Reported triggers and thinking in the “I Don’t Care” Zone include:
“Frankly bored with routine and want to disengage with any discussion and just get on with the work.”
“I don’t see those around me as qualified in expertise, experience or level to learn from them.”
“Any feedback or improvement message is poorly delivered, condescending, irrelevant, unclear or uncaring.”
Pushing Yourself into the Learning Zone
Do any of these comments sound familiar? This might be a good time to pause and inventory your list of what pushes you out of your learning zone.
Now ask yourself this question: what are the consequences of staying out of the learning zone? Or another way of asking it, who is responsible for you operating in your optimal learning zone?

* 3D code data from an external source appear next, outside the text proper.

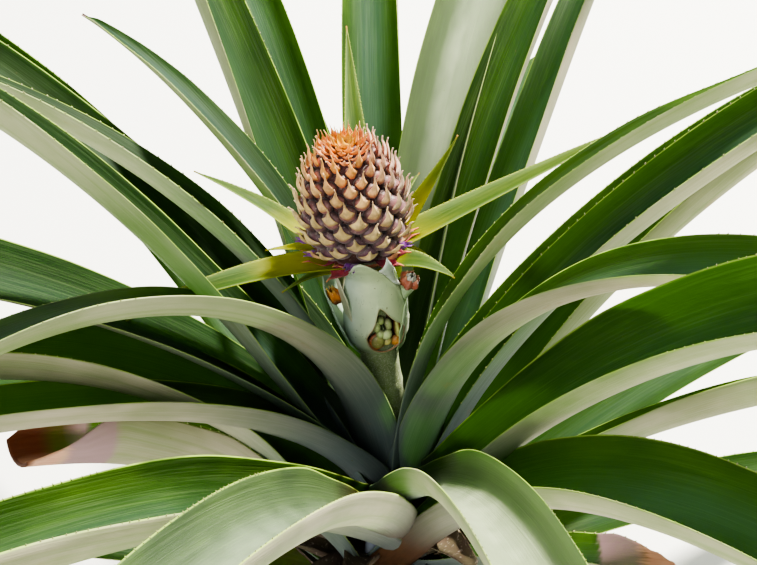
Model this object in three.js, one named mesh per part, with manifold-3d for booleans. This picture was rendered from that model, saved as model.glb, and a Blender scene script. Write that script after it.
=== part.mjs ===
// A fruiting pineapple plant: a short stem cut flat at ground level, a rosette of channelled
// leaves, and a leaning stalk that carries a young fruit with a collar of pointed bracts.
// Millimetres, +Z up. The origin is the middle of the stem's flat cut, and -Y is the side seen
// from the front. Azimuths run anticlockwise from +X, and all angles are in degrees.

import * as THREE from 'three';
import { mergeVertices } from 'three/addons/utils/BufferGeometryUtils.js';
import Module from 'manifold-3d';

const wasm = await Module();
wasm.setup();

// Stem: it flares out at the ground and narrows over a shoulder to a flat top.
const STEM_HEIGHT = 292;
const STEM_RADIUS = 27;
const STEM_FOOT_RADIUS = 39;
const STEM_FLARE_RADIUS = 32;
const STEM_FLARE_HEIGHT = 18;
const STEM_STRAIGHT_FROM = 45;
const STEM_STRAIGHT_TO = 232;
const STEM_SHOULDER_RADIUS = 22.8;
const STEM_SHOULDER_HEIGHT = 268;
const STEM_TOP_RADIUS = 15;
const STEM_SIDES = 16;

// Fruit stalk: it leans, and widens into a neck under the fruit.
const STALK_LEAN = 6;
const STALK_LEAN_AZIMUTH = 180;
const STALK_RADIUS = 12.5;
const STALK_NECK_RADIUS = 15;
const STALK_WIDENS_FROM = 98;
const STALK_WIDENS_TO = 160;
const STALK_SIDES = 12;

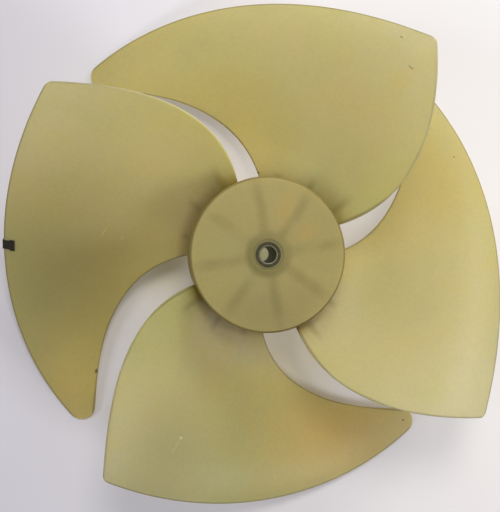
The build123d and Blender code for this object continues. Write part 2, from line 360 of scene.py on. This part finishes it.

While there are times when it’s smart to play it safe in a threatening setting or assertively drive on, we can overestimate the perceived threats and downplay the risks of not finding a way to shift into the right balance of confidence and coachability. I recently trained over 200 retail leaders and asked them to estimate the percentage of time they operated in their coachable learning zone in the past month. How would you respond to that question? For these leaders, most admitted to being in the learning zone about a quarter of the time as the majority of their days were spent working by default on either side of the confidence+coachability scale. The follow-up question I asked was if 25% was good enough to help them achieve their goals and be the best version of the leader they wanted to be this year. All volunteered they should be higher, but worried about how. The coaching suggestion I offered – and offer you – is to not commit to a total transformation but identify how to be 10% better next month.
The catalyst for 10% better starts with getting clear on what puts you in your coachable learning zone and then finding simple ways and promising opportunities to experiment yourself into the zone. So what puts you in your learning zone? Often times I hear:
“I’m interested in the topic and advice. It’s relevant to me and I can see how it can help me. I recognize a gap that I can address.”
“I recall other times where feedback has helped me and have had positive experiences before.”
“I’m feeling comfortable to be open and curious.”
Where is Your Learning Zone?
That last comment about comfort brings up an important point. Settings and relationships where psychological safety exists are great enablers. But coachable leaders recognize that sometimes the most powerful personal learning is right on the edge of our comfort zone. Can you identify a few of those stretching, lessons-learned moments in your life that causes you to stretch and consider a new perspective? You can miss those valuable moments – the unexpected lesson – by playing it too safe.
Coachable leaders know that the real safe operating zone is in learning – being confident enough to step up, risk asking and listening to how to get better and curious and humble enough to know they are ‘works in progress’ and not a finished product. There is always something new to learn and coachable leaders put themselves in that ‘sweet spot’ zone. How can you move out of the extremes and 10% more in your own ‘sweet spot’ as a coachable leader today?